Hmm, not sure if I mis-understood your point.
I think there is no *overflow* concept for a VR_RANGE (or a variable), overflow is always a semantic concept for an (arithmetic) operation.  Take below loop as an example:

unsigned int i;
for (i = 4; i != 2; i += 2)
  {
    //....
  }

Variable i has VR_RANGE [0, MAX_VALUE - 1], but it does overflow in the loop.
Comment 24 rdapp 2016-06-27 13:22:37 UTC
Created attachment 38775 [details]
Updated patch and test, match.pd/VRP

(In reply to amker from comment #23)
> Hmm, not sure if I mis-understood your point.
> I think there is no *overflow* concept for a VR_RANGE (or a variable),
> overflow is always a semantic concept for an (arithmetic) operation.  Take
> below loop as an example:
> 
> unsigned int i;
> for (i = 4; i != 2; i += 2)
>   {
>     //....
>   }
> 
> Variable i has VR_RANGE [0, MAX_VALUE - 1], but it does overflow in the loop.

Yes, a variable by itself cannot overflow, only an operation can. VRP for example has a function extract_range_from_binary_expr_1 that performs some overflow checking internally. It does so by comparing the minima and maxima of the respective ranges from both operands. I assumed an overflow there would somehow be propagated into the ranges, hence the question how to access the cast expression in match.pd.

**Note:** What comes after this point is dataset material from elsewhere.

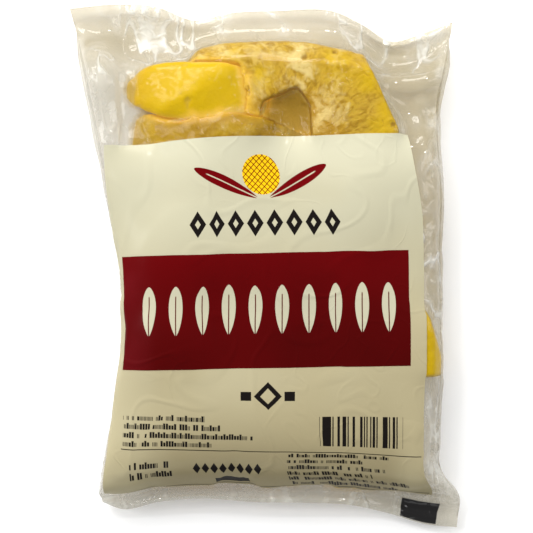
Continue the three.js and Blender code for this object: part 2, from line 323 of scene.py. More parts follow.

Guess I was thinking too complicated, getting the range of both operands and checking if their common minimum is smaller than the maximum should suffice for now.

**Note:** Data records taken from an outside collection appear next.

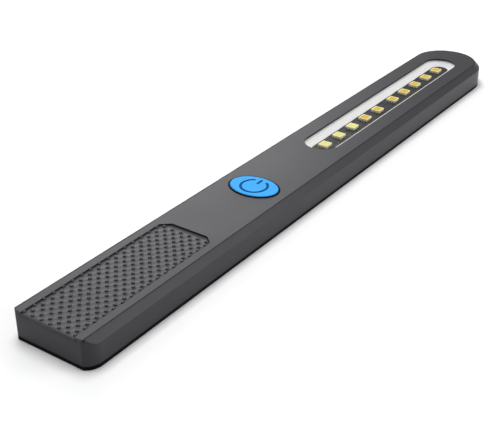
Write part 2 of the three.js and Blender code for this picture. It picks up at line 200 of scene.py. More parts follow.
def moulded(name, c, rough, spec=0.5, grain=0.3, depth=0.006, var=0.05, rvar=0.05, **sockets):
    """Spark-textured moulding: fine grain in the surface, a faint speckle and slow mottling."""
    m = Mat(name, rough, 0.0, spec, **sockets)
    fine = m.noise(grain, 3.0, 0.6)
    slow = m.noise(18.0, 2.0, 0.5)
    both = m.math("ADD", m.math("MULTIPLY", fine, 0.6), m.math("MULTIPLY", slow, 0.4))
    m.colour(m.mix(m.remap(both, 0.0, 1.0, 0.3, 0.7), scaled(c, 1 - var), scaled(c, 1 + var)))
    m.rough(m.remap(both, rough - rvar, rough + rvar, 0.3, 0.7))
    pits = m.cells(grain * 1.6)
    m.normal(m.bump(m.math("ADD", fine, m.math("MULTIPLY", pits, 0.5)), depth))
    return m.m


def brushed(name, c, rough, size=0.12, stretch=(0.04, 1.0, 1.0), depth=0.002, metal=1.0, var=0.08):
    m = Mat(name, rough, metal, 0.5)
    v = m.mapped(stretch)
    n = m.noise(size, 3.0, 0.6, v)
    slow = m.noise(9.0, 2.0)
    m.colour(m.mix(m.remap(slow, 0.0, 1.0), scaled(c, 1 - var), scaled(c, 1 + var)))
    m.rough(m.remap(n, rough - 0.07, rough + 0.09))
    m.normal(m.bump(n, depth))
    return m.m


HOUSING = (0.0320, 0.0309, 0.0360, 1.0)
MAT = {}
MAT["housing"] = moulded("housing_plastic", HOUSING, 0.40, spec=0.21, grain=0.28, depth=0.008, var=0.05)
MAT["grip"] = moulded("grip_rubber", scaled(HOUSING, 1.08), 0.40, spec=0.24, grain=0.22, depth=0.007, var=0.05)
MAT["back"] = moulded("back_plastic", (0.0030, 0.0030, 0.0034, 1.0), 0.6, spec=0.06, grain=0.35, depth=0.012, var=0.12)
MAT["black_rubber"] = moulded("black_rubber", (0.0030, 0.0030, 0.0034, 1.0), 0.62, spec=0.06, grain=0.2, depth=0.006, var=0.12)
MAT["button"] = moulded("button_blue", (0.030, 0.300, 0.700, 1.0), 0.48, spec=0.07, grain=0.25, depth=0.003, var=0.025, rvar=0.04)
MAT["symbol"] = moulded("button_mark_blue", (0.002, 0.075, 0.230, 1.0), 0.6, spec=0.03, grain=0.2, depth=0.004, var=0.04)
MAT["reflector"] = moulded("reflector_white", (0.715, 0.715, 0.71, 1.0), 0.45, spec=0.10, grain=0.5, depth=0.002, var=0.015)
MAT["led_body"] = moulded("led_package", (0.88, 0.81, 0.46, 1.0), 0.45, spec=0.10, grain=0.25, depth=0.003, var=0.03)
MAT["chip"] = moulded("chip_epoxy", (0.012, 0.012, 0.013, 1.0), 0.5, spec=0.4, grain=0.15, depth=0.006, var=0.15)
MAT["switch"] = moulded("switch_housing", (0.02, 0.02, 0.021, 1.0), 0.45, spec=0.4, grain=0.2, depth=0.004, var=0.1)
MAT["stem"] = moulded("switch_stem_nylon", (0.62, 0.57, 0.44, 1.0), 0.45, spec=0.4, grain=0.2, depth=0.003, var=0.04)
MAT["wire_red"] = moulded("wire_red_pvc", (0.42, 0.012, 0.010, 1.0), 0.42, spec=0.45, grain=0.3, depth=0.004, var=0.06)
MAT["wire_black"] = moulded("wire_black_pvc", (0.012, 0.012, 0.013, 1.0), 0.42, spec=0.45, grain=0.3, depth=0.004, var=0.1)
MAT["steel"] = brushed("port_steel", (0.62, 0.62, 0.63, 1.0), 0.3, 0.1, (1.0, 0.06, 1.0))
MAT["screw"] = brushed("screw_zinc", (0.42, 0.43, 0.44, 1.0), 0.34, 0.15, (1.0, 1.0, 0.1))
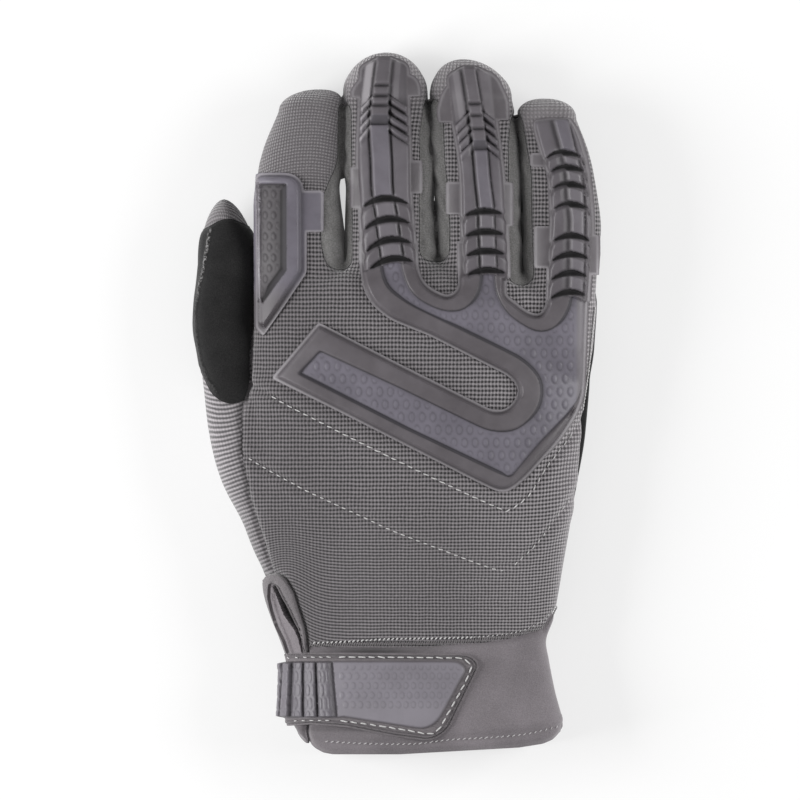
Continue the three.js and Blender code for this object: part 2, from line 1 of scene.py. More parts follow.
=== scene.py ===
import bpy
import math
import numpy as np
import openvdb
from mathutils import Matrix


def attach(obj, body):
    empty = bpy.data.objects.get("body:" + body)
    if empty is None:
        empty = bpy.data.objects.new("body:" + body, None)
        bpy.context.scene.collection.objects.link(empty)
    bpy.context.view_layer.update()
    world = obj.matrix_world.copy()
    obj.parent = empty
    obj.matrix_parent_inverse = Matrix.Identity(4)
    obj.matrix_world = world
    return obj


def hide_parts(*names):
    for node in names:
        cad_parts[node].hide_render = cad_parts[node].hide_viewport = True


# Work glove lying palm down. Lengths here are millimetres, and meshes are scaled to metres at the end.
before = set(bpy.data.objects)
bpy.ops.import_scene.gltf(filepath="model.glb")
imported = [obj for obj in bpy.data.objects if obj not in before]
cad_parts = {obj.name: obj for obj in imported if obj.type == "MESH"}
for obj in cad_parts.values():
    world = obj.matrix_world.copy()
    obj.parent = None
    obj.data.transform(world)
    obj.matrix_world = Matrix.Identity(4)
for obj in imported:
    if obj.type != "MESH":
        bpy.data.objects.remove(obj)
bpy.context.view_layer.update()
mm = 0.001
dice = np.random.default_rng(11)


def table(names, *rows):
    # short table with named columns
    return dict(zip(names.split(), np.array(rows, float).T))


def along(rows, name):
    # one column of a table as a smooth curve against y
    order = np.argsort(rows["y"])
    ys, values = rows["y"][order], rows[name][order]
    slopes = np.gradient(values, ys)

    def at(y):
        y = np.clip(y, ys[0], ys[-1])
        i = np.clip(np.searchsorted(ys, y) - 1, 0, len(ys) - 2)
        step = ys[i + 1] - ys[i]
        t = (y - ys[i]) / step
        ends = (1 + 2 * t) * (1 - t) ** 2 * values[i] + t * t * (3 - 2 * t) * values[i + 1]
        return ends + step * (t * (1 - t) ** 2 * slopes[i] + t * t * (t - 1) * slopes[i + 1])

    return at


def ramp(value, low, high):
    # 0 below low, 1 above high, smooth between
    t = np.clip((value - low) / (high - low), 0, 1)
    return t * t * (3 - 2 * t)


def bell(value, wide):
    # 1 at zero, falling off on both sides
    return np.exp(-((value / wide) ** 2))


def softMin(a, b, k):
    h = np.clip(k - np.abs(a - b), 0, None) / k
    return np.minimum(a, b) - h * h * k / 4


def softMax(a, b, k):
    return -softMin(-a, -b, k)


# The filled hand: sections along the glove, as in the part's source
midLine = table(
    "y z",
    (-130, 15.5), (-85, 15), (-40, 15), (10, 16), (45, 18), (70, 18), (88, 15.6), (101, 12.6),
    (112, 10.6), (130, 9.4),
)
bodyShape = dict(
    rows=table(
        "y left right low top",
        (-125, -36.7, 57.4, 2.8, 33), (-109, -36.9, 57.1, 2.6, 32.6), (-98, -36.4, 54.3, 2.4, 32),
        (-88, -36.8, 52.4, 2.2, 31.4), (-82, -38.8, 51.6, 2, 31), (-74, -42, 54.2, 0.6, 31),
        (-66, -44.6, 55.8, -2, 31.5), (-54, -45.6, 57.8, -2, 32.5), (-40, -49.2, 60.2, -2, 33.5),
        (-26, -51.9, 62.6, -2, 34), (-12, -53.2, 65, -2, 34), (1, -52.8, 66.1, -2, 34),
        (15, -51.2, 67.1, -2, 33.5), (29, -49.3, 68.3, -1.5, 32.6), (49, -48, 68.8, 1.5, 31),
    ),
    backRound=2.3, palmRound=3.4, littleSideFall=0.12,
    domeStart=37, domeLength=12, setbackX=12, setbackY=10, setbackReach=56, setbackMost=7,
)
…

Attached is the current version of the patch, no regressions on s390x and x86-64. The test could be made a bit more specific I suppose, currently it counts the number of "gimple_simplified"s.
Comment 25 rdapp 2016-07-11 13:17:13 UTC
Created attachment 38875 [details]
Updated patch and test, math.pd/VRP

Some cleanups and fixes, the patch can now handle more cases in the inner type. Also added more test cases.